Aleh Tsyvinski, is a professor in the department of Economics at Yale University. His area of research includes optimization of fiscal policies and the role of government in public economies. In 1998, Dr. Tryvinski received his Bachelors Degree with highest honors from Belarus State Economic University. He received his Masters and Doctorate Degrees from the University of Minnesota in 2003. Along with teaching at Yale, Dr. Tryvinski has held faculty positions at the University of California and Harvard University. In 2007 Dr. Tryvinski was awarded a National Science Foundation CAREER Grand and an Alfred P. Sloan Research Fellowship for economic studies. He has recently published papers in the Review of Economic Studies, Econometrica, the Quarterly Journal of Economics, and the American Economic Review

Judyth Twigg is an Associate Professor at the L. Douglas Wilder School of Government and Public Affairs at Virginia Commonwealth University.
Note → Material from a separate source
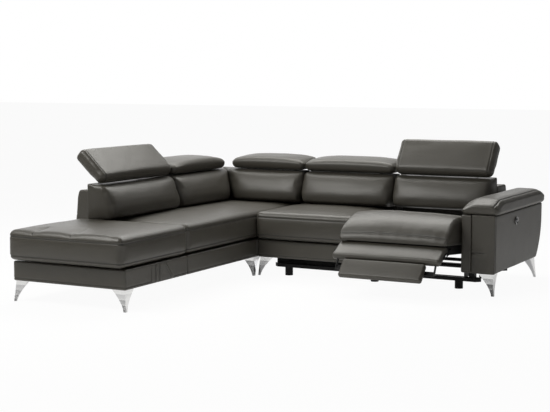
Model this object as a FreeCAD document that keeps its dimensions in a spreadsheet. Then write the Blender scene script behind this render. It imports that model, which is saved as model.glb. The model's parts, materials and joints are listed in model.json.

Her work focuses on issues of health, demographic change, and health care reform in Russia. She has been a consultant to the World Bank, the U.S. government, the Center for Strategic and International Studies, and several other nongovernmental and research organizations. She has testified as an expert witness before the U.S. Congress and has been a member of several Congressional advisory groups on Russian affairs.

Natalia Volchkova, is a Lead Economist at the Center for Economic and Financial Research, Assistant Professor at the Russian New Economic School, and a Visiting Scholar at Harvard University. In 1999 Natalia Volchkova finished Postgraduate School at the Central Institute of Economics and Mathematics (CEMI) and got a candidate degree in economics. Before that she had studied at the New Economic School (1996 -1998) and in 1997 she graduated from Postgraduate School of Department of Physics at M.V.Lomonosov Moscow State University. Dr. Volchkova is a recipient of research grants from the Center for Institutional Reforms and Informal Sectors Study at the University of Maryland (1997-1998), as well as the Economic Education and Research Consortium (1999 -2000.